Copy the full set of lines exactly as given.

=-=-=-=-=

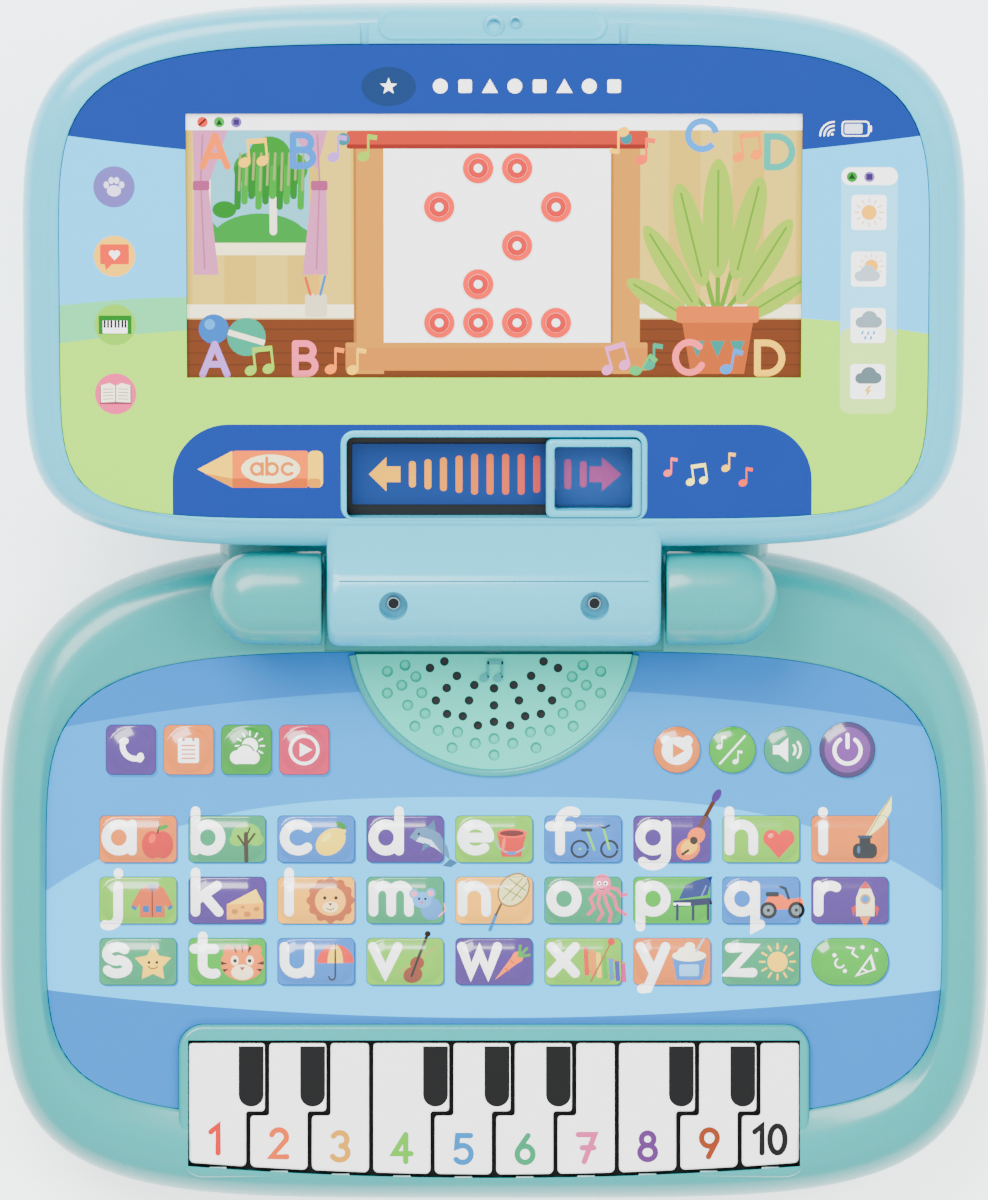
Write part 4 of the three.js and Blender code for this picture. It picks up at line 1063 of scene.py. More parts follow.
def app_art(name, x, y):
    if name == "phone":
        handset = [(ribbon(arc(0, 2.2, 4, 4, 200, 340, 12), 1.7), WHITE)]
        handset += [(ellipse(-3.5, 0.6, 1.5, 1.1, 60), WHITE), (ellipse(3.5, 0.6, 1.5, 1.1, -60), WHITE)]
        return moved(handset, x, y - 0.3, 1, -45)
    if name == "notes":
        pad = [(box(-3.2, -4, 3.2, 3.6, 0.7), WHITE)]
        pad += [(box(-2.1, h - 0.22, 2.1, h + 0.22), INK["o"]) for h in (1.3, 0, -1.3, -2.6)]
        pad += [(box(side - 0.4, 2.6, side + 0.4, 4.6, 0.3), INK["o"]) for side in (-1.5, 1.5)]
        return moved(pad, x, y, 1)
    if name == "weather":
        sun = rays(0, 0, 0, 4.6, 0.5, WHITE) + [(ellipse(0, 0, 3.2), INK["e"]), (ellipse(0, 0, 2.6), WHITE)]
        cloud = [(ellipse(-2.2, -2.4, 2.2), WHITE), (ellipse(0.4, -1.4, 2.8), WHITE)]
        cloud += [(ellipse(3, -2.5, 2.1), WHITE), (box(-2.4, -4.5, 3, -2.4), WHITE)]
        edge = [(ellipse(-2.2, -2.4, 2.7), INK["e"]), (ellipse(0.4, -1.4, 3.3), INK["e"])]
        return moved(sun, x + 1.1, y + 1.2, 0.95) + moved(edge + cloud, x - 0.8, y, 0.95)
    if name == "play":
        return moved([(ellipse(0, 0, 4.7), WHITE), (ellipse(0, 0, 3.7), INK["m"]),
                      ([(-1.3, -2.1), (2.5, 0), (-1.3, 2.1)], WHITE)], x, y, 1)
    if name == "story":
        bear = [(ellipse(-3.3, 3.1, 1.5), WHITE), (ellipse(3.3, 3.1, 1.5), WHITE),
                (ellipse(0, 0, 4.7, 4.3), WHITE)]
        return moved(bear + [([(-1.3, -2.2), (2.4, 0), (-1.3, 2.2)], INK["o"])], x, y - 0.3, 1)
    if name == "music":
        slash = [(ribbon([(-3.8, -4.2), (3.8, 4.2)], 0.6), WHITE)]
        return note(x - 4, y + 0.9, 2.2, WHITE) + note(x + 0.9, y - 3.6, 2.2, WHITE) + moved(slash, x, y, 1)
    if name == "volume":
        horn = [([(-4.4, -1.4), (-2.5, -1.4), (0.2, -3.7), (0.2, 3.7), (-2.5, 1.4), (-4.4, 1.4)], WHITE)]
        horn += [(ribbon(arc(0.2, 0, r, r, -38, 38, 8), 0.75), WHITE) for r in (2.2, 3.8)]
        return moved(horn, x, y, 1)
    power = [(ellipse(0, 0, 7), "#9a4fae"), (ribbon(arc(0, -0.2, 4, 4, 125, 415, 22), 1.2), WHITE)]
    return moved(power + [(ribbon([(0, 0.8), (0, 4.6)], 1.2), WHITE)], x, y, 1)


# %% Square and round keys
for name, (x, ink) in app_keys.items():
    art = [(box(x - 7.5, APP_Y - 7.5, x + 7.5, APP_Y + 7.5, 1.9, 6), INK[ink])] + app_art(name, x, APP_Y)
    rings = [(ellipse(x, APP_Y, 7.2 - d, steps=40), GUIDE) for d in (0.0, 0.4, 0.9, 1.6, 2.5, 3.8)]
    dome = pillow((x - 7.2, APP_Y - 7.2, x + 7.2, APP_Y + 7.2), 7.2, BLISTER_LOW, 1.9)
    key = printed(f"blister {name}", art + rings, dome, BLISTER_FOOT, print_gloss, spacing=1.3)
    hand_over(key, f"button_{name}", SLOT[ink], f"key_{name}")
for name, (x, r, ink) in round_keys.items():
    rim_ink = "#6d3b8c" if name == "power" else INK[ink]
    art = [(ellipse(x, APP_Y, r, steps=48), rim_ink)] + app_art(name, x, APP_Y)
    rings = [(ellipse(x, APP_Y, r - d, steps=48), GUIDE) for d in (0.15, 0.5, 0.9, 1.6, 2.5, 3.8)]
    dome = pillow((x - r, APP_Y - r, x + r, APP_Y + r), r, 28.3, 1.9)
    key = printed(f"blister {name}", art + rings, dome, BLISTER_FOOT, print_gloss, spacing=1.3)
    hand_over(key, f"button_{name}", SLOT[ink], f"key_{name}")
print("square and round keys:", len(app_keys) + len(round_keys))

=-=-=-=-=

### Task response
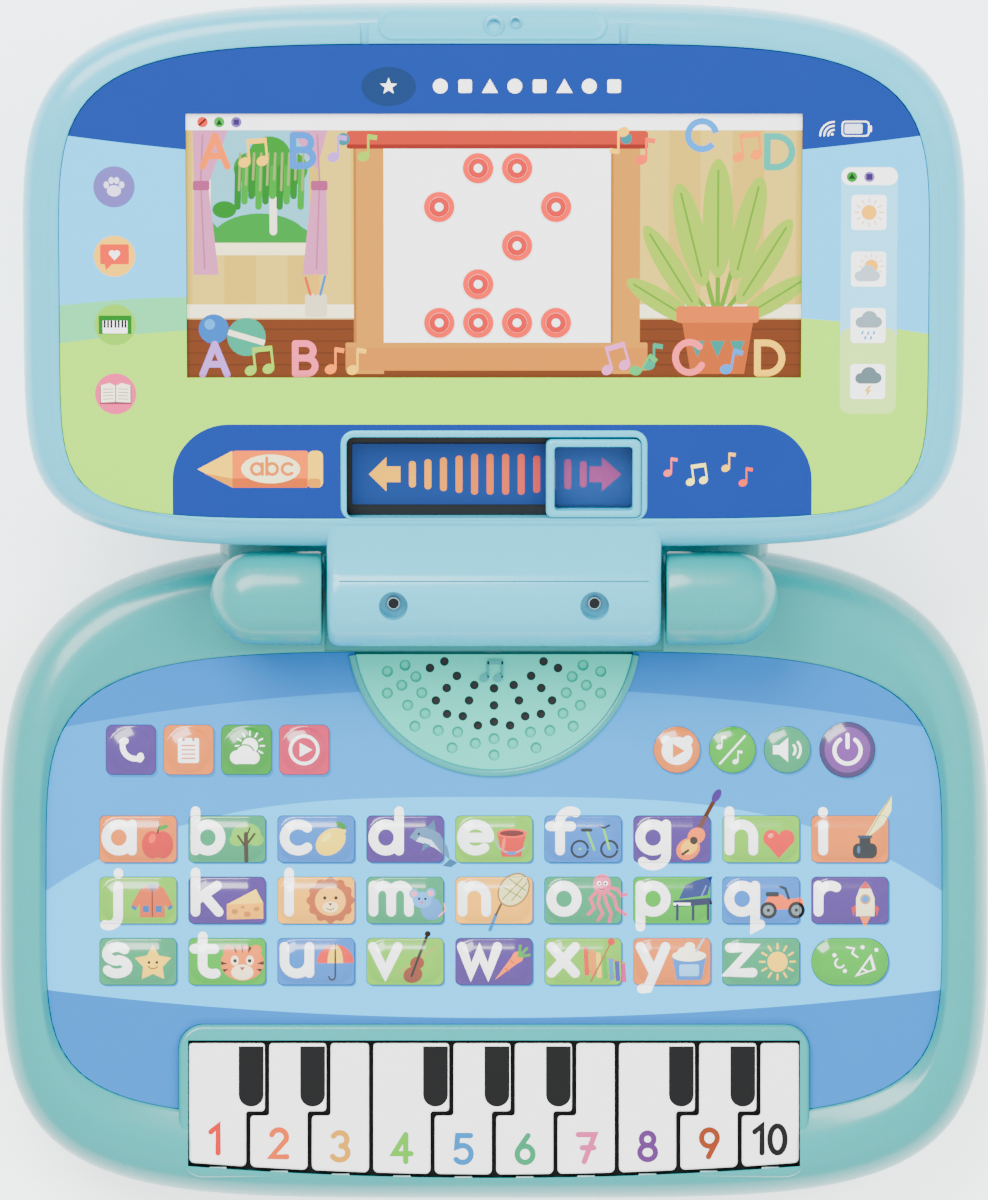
Write part 4 of the three.js and Blender code for this picture. It picks up at line 1063 of scene.py. More parts follow.
def app_art(name, x, y):
    if name == "phone":
        handset = [(ribbon(arc(0, 2.2, 4, 4, 200, 340, 12), 1.7), WHITE)]
        handset += [(ellipse(-3.5, 0.6, 1.5, 1.1, 60), WHITE), (ellipse(3.5, 0.6, 1.5, 1.1, -60), WHITE)]
        return moved(handset, x, y - 0.3, 1, -45)
    if name == "notes":
        pad = [(box(-3.2, -4, 3.2, 3.6, 0.7), WHITE)]
        pad += [(box(-2.1, h - 0.22, 2.1, h + 0.22), INK["o"]) for h in (1.3, 0, -1.3, -2.6)]
        pad += [(box(side - 0.4, 2.6, side + 0.4, 4.6, 0.3), INK["o"]) for side in (-1.5, 1.5)]
        return moved(pad, x, y, 1)
    if name == "weather":
        sun = rays(0, 0, 0, 4.6, 0.5, WHITE) + [(ellipse(0, 0, 3.2), INK["e"]), (ellipse(0, 0, 2.6), WHITE)]
        cloud = [(ellipse(-2.2, -2.4, 2.2), WHITE), (ellipse(0.4, -1.4, 2.8), WHITE)]
        cloud += [(ellipse(3, -2.5, 2.1), WHITE), (box(-2.4, -4.5, 3, -2.4), WHITE)]
        edge = [(ellipse(-2.2, -2.4, 2.7), INK["e"]), (ellipse(0.4, -1.4, 3.3), INK["e"])]
        return moved(sun, x + 1.1, y + 1.2, 0.95) + moved(edge + cloud, x - 0.8, y, 0.95)
    if name == "play":
        return moved([(ellipse(0, 0, 4.7), WHITE), (ellipse(0, 0, 3.7), INK["m"]),
                      ([(-1.3, -2.1), (2.5, 0), (-1.3, 2.1)], WHITE)], x, y, 1)
    if name == "story":
        bear = [(ellipse(-3.3, 3.1, 1.5), WHITE), (ellipse(3.3, 3.1, 1.5), WHITE),
                (ellipse(0, 0, 4.7, 4.3), WHITE)]
        return moved(bear + [([(-1.3, -2.2), (2.4, 0), (-1.3, 2.2)], INK["o"])], x, y - 0.3, 1)
    if name == "music":
        slash = [(ribbon([(-3.8, -4.2), (3.8, 4.2)], 0.6), WHITE)]
        return note(x - 4, y + 0.9, 2.2, WHITE) + note(x + 0.9, y - 3.6, 2.2, WHITE) + moved(slash, x, y, 1)
    if name == "volume":
        horn = [([(-4.4, -1.4), (-2.5, -1.4), (0.2, -3.7), (0.2, 3.7), (-2.5, 1.4), (-4.4, 1.4)], WHITE)]
        horn += [(ribbon(arc(0.2, 0, r, r, -38, 38, 8), 0.75), WHITE) for r in (2.2, 3.8)]
        return moved(horn, x, y, 1)
    power = [(ellipse(0, 0, 7), "#9a4fae"), (ribbon(arc(0, -0.2, 4, 4, 125, 415, 22), 1.2), WHITE)]
    return moved(power + [(ribbon([(0, 0.8), (0, 4.6)], 1.2), WHITE)], x, y, 1)


# %% Square and round keys
for name, (x, ink) in app_keys.items():
    art = [(box(x - 7.5, APP_Y - 7.5, x + 7.5, APP_Y + 7.5, 1.9, 6), INK[ink])] + app_art(name, x, APP_Y)
    rings = [(ellipse(x, APP_Y, 7.2 - d, steps=40), GUIDE) for d in (0.0, 0.4, 0.9, 1.6, 2.5, 3.8)]
    dome = pillow((x - 7.2, APP_Y - 7.2, x + 7.2, APP_Y + 7.2), 7.2, BLISTER_LOW, 1.9)
    key = printed(f"blister {name}", art + rings, dome, BLISTER_FOOT, print_gloss, spacing=1.3)
    hand_over(key, f"button_{name}", SLOT[ink], f"key_{name}")
for name, (x, r, ink) in round_keys.items():
    rim_ink = "#6d3b8c" if name == "power" else INK[ink]
    art = [(ellipse(x, APP_Y, r, steps=48), rim_ink)] + app_art(name, x, APP_Y)
    rings = [(ellipse(x, APP_Y, r - d, steps=48), GUIDE) for d in (0.15, 0.5, 0.9, 1.6, 2.5, 3.8)]
    dome = pillow((x - r, APP_Y - r, x + r, APP_Y + r), r, 28.3, 1.9)
    key = printed(f"blister {name}", art + rings, dome, BLISTER_FOOT, print_gloss, spacing=1.3)
    hand_over(key, f"button_{name}", SLOT[ink], f"key_{name}")
print("square and round keys:", len(app_keys) + len(round_keys))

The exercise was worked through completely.